The first prehistoric fish that clambered onto land glimpsed its new world in full color and could even see wavelengths of light that our eyes can't, a new study suggests.

Scientists have found that the retinas of Australian lungfish (Neoceratodus forsteri) contain visual pigment genes that are more similar to those of tetrapods—four-legged land animals with backbones—than those of other fish. They also found evidence the fish can see in ultraviolet.

Australian lungfish are thought to be the closest surviving relatives of the first land animals. The "living fossils" have remained virtually unchanged since first appearing in the fossil record 135 million years ago. They still live in Australian rivers.
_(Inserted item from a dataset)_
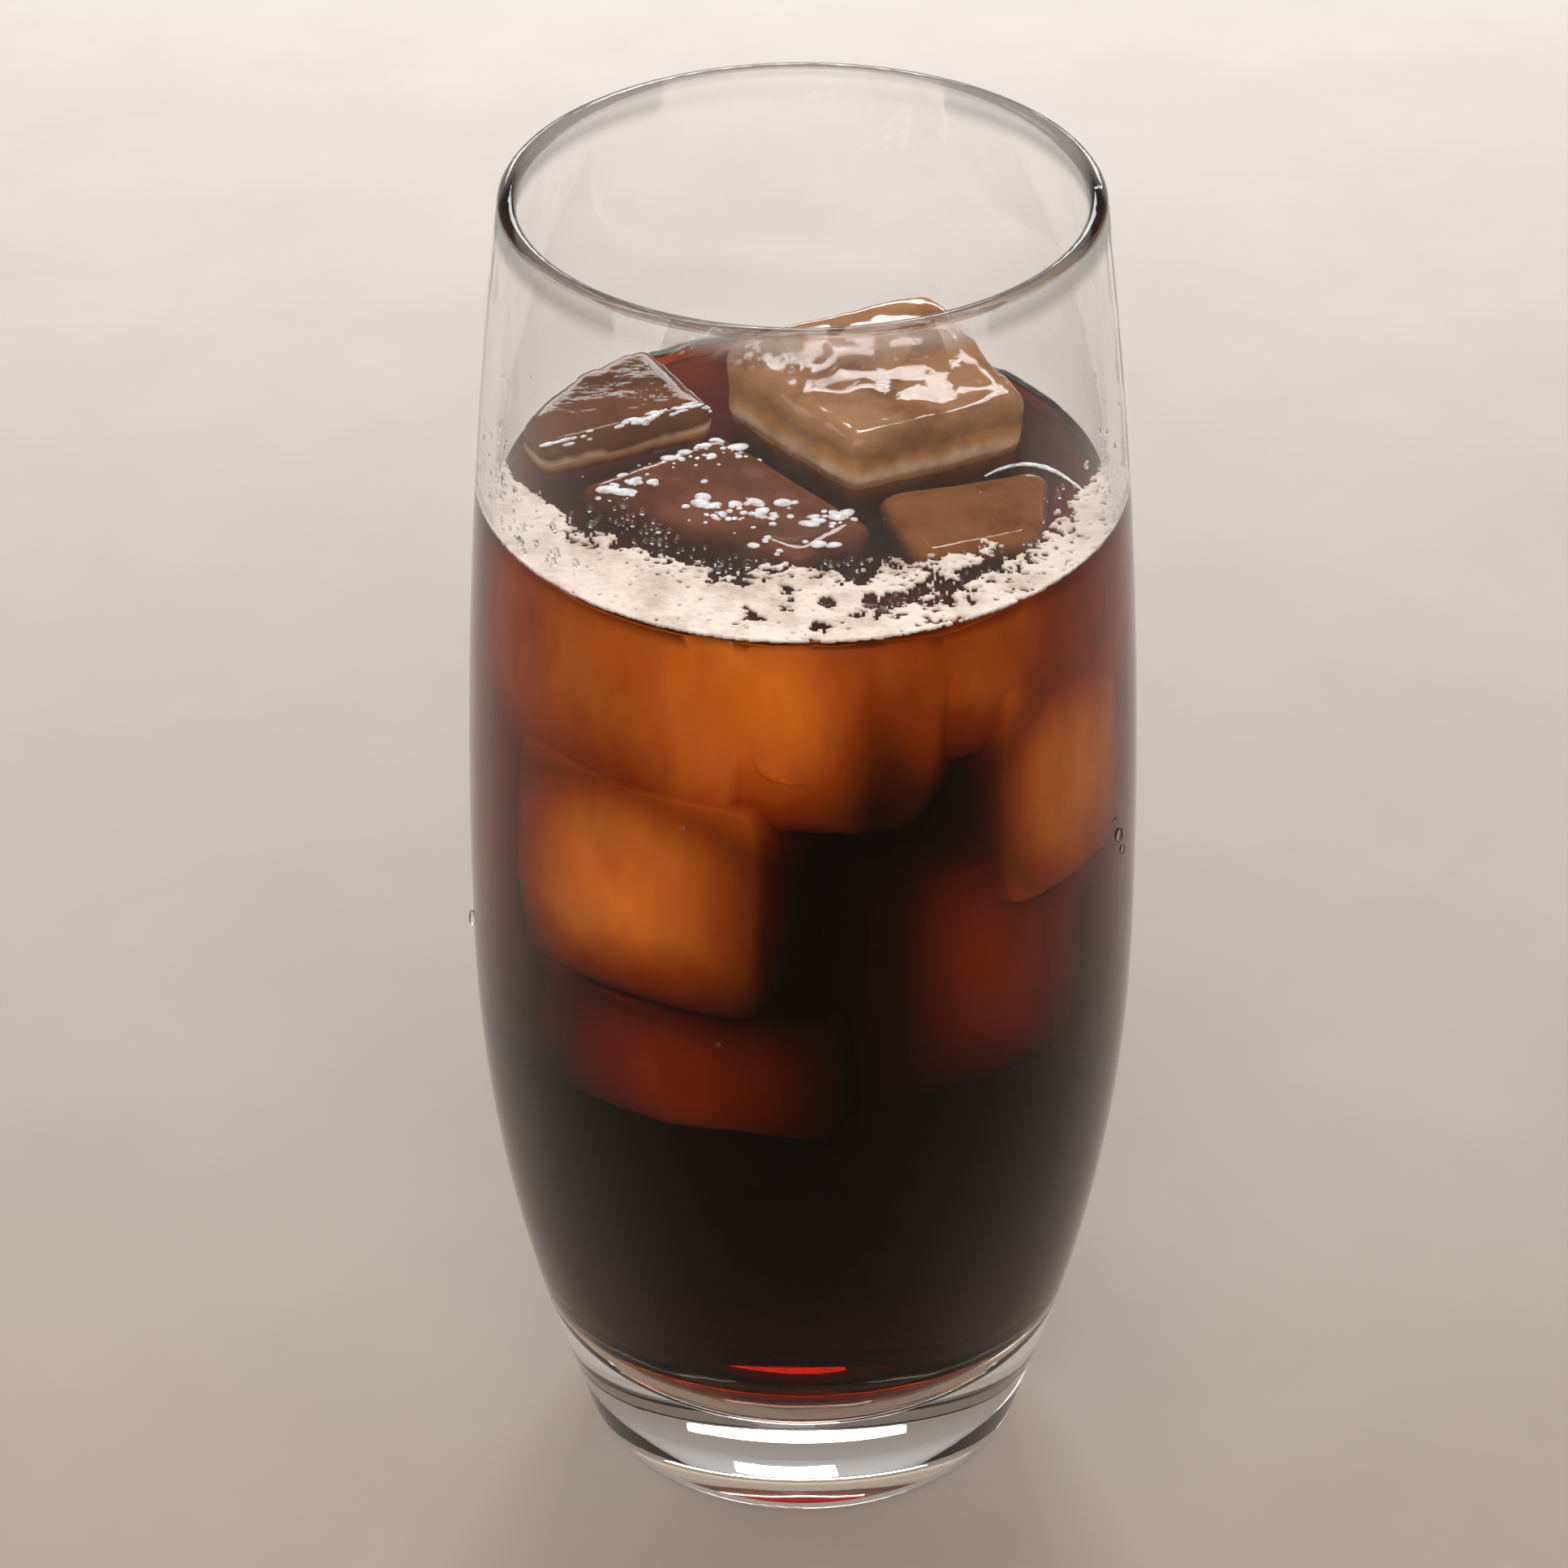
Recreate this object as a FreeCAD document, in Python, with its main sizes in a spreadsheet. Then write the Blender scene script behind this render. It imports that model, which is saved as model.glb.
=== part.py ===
"""Iced coffee in a barrel-shaped highball glass.

Millimetres, +Z up. The origin is the centre of the plane that the foot rests on, and the side that faces
the drinker is towards -Y. The glass, the coffee, the froth and each ice cube that breaks the surface are
separate solids. The cubes stay clear of the glass and of each other, and the coffee is cut round them.
"""
import FreeCAD, Part
import math
import os

import Sketcher

GLASS = {
    "glass_height": 150.0,
    "belly_radius": 35.3,
    "belly_height": 64.0,
    "rim_inset": 5.7,
    "foot_inset": 10.7,
    "knee_height": 13.0,
    "wall": 1.9,
    "rim_round": 0.9,
    "heel_round": 2.0,
    "base_thickness": 10.0,
    "bowl_radius": 45.0,
    "bowl_corner": 12.0,
    "lower_wall_radius": 150.0,
    "foot_ring": 5.6,
    "punt_depth": 1.2,
}
DRINK = {
    "headspace": 32.2,
    "froth_thickness": 1.1,
    "froth_width": 11.6,
    "froth_bow": 31.9,
    "ice_gap": 0.5,
    "ice_melt": 2.0,
    "ice_draft": 3.0,
}
# A cube seen from above has a front side, and the two corners behind it stand at their own depth, shifted
# sideways from the front ones. "proud" is how far its front edge stands above the coffee, and "from_front" is
# how far its first corner lies behind the glass's inside at the front, where the froth gathers.
CUBES = {
    "ice_back": {
        "front": 21.2, "left_depth": 22.1, "left_shift": -5.4, "right_depth": 21.9, "right_shift": -1.5,
        "tall": 24.0, "proud": 5.6, "at_x": 4.9, "from_front": 29.3, "turn": 25.7, "tip": 0.0,
    },
    "ice_left": {
        "front": 20.0, "left_depth": 20.0, "left_shift": -1.0, "right_depth": 19.0, "right_shift": 0.0,
        "tall": 19.0, "proud": 2.4, "at_x": -26.6, "from_front": 33.5, "turn": 26.0, "tip": -3.0,
    },
    "ice_front": {
        "front": 28.0, "left_depth": 18.0, "left_shift": 7.5, "right_depth": 10.0, "right_shift": 3.0,
        "tall": 20.0, "proud": 0.5, "at_x": -24.0, "from_front": 29.2, "turn": -31.8, "tip": 1.0,
    },
    "ice_right": {
        "front": 13.5, "left_depth": 14.4, "left_shift": 0.9, "right_depth": 13.2, "right_shift": 6.5,
        "tall": 19.0, "proud": 0.4, "at_x": 11.2, "from_front": 14.3, "turn": 20.6, "tip": 1.5,
    },
}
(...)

Helena Bailes of the University of Queensland in Australia and her colleagues analyzed the Australian lungfish DNA that codes for opsin, a visual pigment found in cone cells required for seeing in color. Comparing it to other creatures, they found that it more closely resembled the opsin of amphibians and reptiles than other fish.

"The visual system of N. forsteri may represent an evolutionary design most closely reflecting that present just prior to the emergence of land vertebrates in the Devonian Period," Bailes said.

The team also spotted four types of cone cells in the lungfish eyes, suggesting the fish can see in colors we humans can't. "From looking at the DNA sequence, they certainly have the potential to see in the [ultraviolet] range and further into the red range than humans," Bailes said.

Cones are light receptors in the eye that are sensitive to color, while "rods" are better at seeing in dim light. Humans have three types of cone cells in their eyes: red, green, and blue. "That's why TVs are made of red, green and blue pixels," Bailes told LiveScience.

Color vision is good for increasing contrast between objects and could have been used by the first land-lubbing creatures to find prey or elude predators, Bailes said.

A past study by her team found that the eyes of lampreys, a jawless living fossil whose origins stretch further back than even the lungfish, also had cone visual pigments, suggesting these jawless, fully aquatic fish also could see in color.

"It's thought that color vision evolved in these lamprey fish, through the lungfish to land vertebrates," Bailes said.

The new findings are detailed online in the BMC Evolutionary Biology journal.